• [GIVEN DATA]:

===============

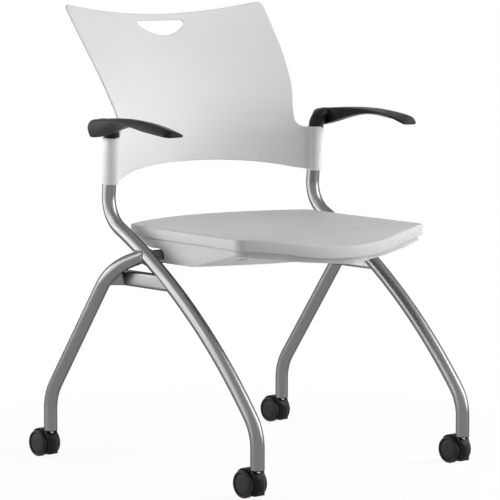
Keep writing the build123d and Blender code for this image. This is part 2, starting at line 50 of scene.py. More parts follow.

===============

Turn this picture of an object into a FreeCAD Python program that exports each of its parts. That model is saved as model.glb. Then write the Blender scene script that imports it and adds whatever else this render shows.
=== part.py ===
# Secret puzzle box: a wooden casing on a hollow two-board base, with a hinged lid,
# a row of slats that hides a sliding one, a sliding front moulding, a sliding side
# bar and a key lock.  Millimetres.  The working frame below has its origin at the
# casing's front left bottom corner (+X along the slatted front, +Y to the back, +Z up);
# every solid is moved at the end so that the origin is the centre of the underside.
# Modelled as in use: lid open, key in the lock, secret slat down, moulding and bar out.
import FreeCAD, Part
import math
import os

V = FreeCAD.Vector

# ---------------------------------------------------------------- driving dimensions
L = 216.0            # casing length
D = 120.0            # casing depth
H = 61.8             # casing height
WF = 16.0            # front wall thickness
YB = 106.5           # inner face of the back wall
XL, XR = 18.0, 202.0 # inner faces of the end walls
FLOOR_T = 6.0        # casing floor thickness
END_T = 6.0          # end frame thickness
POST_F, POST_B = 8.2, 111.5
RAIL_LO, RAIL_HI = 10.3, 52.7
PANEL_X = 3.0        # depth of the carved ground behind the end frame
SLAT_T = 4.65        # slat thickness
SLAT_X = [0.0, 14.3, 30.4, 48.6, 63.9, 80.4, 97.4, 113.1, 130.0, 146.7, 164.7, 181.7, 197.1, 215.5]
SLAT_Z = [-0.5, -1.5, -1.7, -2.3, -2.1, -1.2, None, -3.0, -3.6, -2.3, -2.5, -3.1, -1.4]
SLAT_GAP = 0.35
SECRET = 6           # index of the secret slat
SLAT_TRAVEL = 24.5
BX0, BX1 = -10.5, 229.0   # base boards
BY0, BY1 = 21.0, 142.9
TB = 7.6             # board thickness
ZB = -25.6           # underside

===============

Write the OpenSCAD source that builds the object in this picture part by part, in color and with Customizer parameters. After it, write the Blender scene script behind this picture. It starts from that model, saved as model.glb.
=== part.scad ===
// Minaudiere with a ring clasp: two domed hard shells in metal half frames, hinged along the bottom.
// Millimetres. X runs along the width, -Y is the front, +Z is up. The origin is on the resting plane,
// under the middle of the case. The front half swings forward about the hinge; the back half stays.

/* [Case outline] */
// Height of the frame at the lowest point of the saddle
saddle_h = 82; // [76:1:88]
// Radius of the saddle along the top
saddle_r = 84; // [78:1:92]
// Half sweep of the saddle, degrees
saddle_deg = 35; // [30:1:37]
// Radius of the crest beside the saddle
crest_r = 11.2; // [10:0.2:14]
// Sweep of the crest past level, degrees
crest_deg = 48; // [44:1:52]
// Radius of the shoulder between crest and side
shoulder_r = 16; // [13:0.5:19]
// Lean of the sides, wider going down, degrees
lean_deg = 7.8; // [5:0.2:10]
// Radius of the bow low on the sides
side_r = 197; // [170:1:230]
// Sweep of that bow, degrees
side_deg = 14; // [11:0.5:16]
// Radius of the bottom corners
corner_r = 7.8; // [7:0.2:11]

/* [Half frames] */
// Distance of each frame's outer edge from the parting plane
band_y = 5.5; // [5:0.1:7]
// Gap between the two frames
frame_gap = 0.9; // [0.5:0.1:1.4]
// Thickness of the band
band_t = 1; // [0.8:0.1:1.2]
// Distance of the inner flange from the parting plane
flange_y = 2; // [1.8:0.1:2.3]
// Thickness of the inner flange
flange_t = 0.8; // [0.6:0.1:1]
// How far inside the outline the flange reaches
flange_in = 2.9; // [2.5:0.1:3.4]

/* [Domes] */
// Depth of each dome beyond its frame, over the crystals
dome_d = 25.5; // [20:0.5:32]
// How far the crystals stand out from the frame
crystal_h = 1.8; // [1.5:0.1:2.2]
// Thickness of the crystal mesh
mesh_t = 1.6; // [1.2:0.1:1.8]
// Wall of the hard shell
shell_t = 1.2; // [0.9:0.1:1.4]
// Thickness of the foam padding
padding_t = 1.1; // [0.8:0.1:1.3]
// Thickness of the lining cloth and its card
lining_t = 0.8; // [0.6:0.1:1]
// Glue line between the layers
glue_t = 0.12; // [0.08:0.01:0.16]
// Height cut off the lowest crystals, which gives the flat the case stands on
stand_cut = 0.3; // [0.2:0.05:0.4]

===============

• [REQUEST]: For this exercise, gather every line of the data that contains the word "behind".

• [RESULT OF THE EXERCISE]:
PANEL_X = 3.0        # depth of the carved ground behind the end frame
Write the OpenSCAD source that builds the object in this picture part by part, in color and with Customizer parameters. After it, write the Blender scene script behind this picture. It starts from that model, saved as model.glb.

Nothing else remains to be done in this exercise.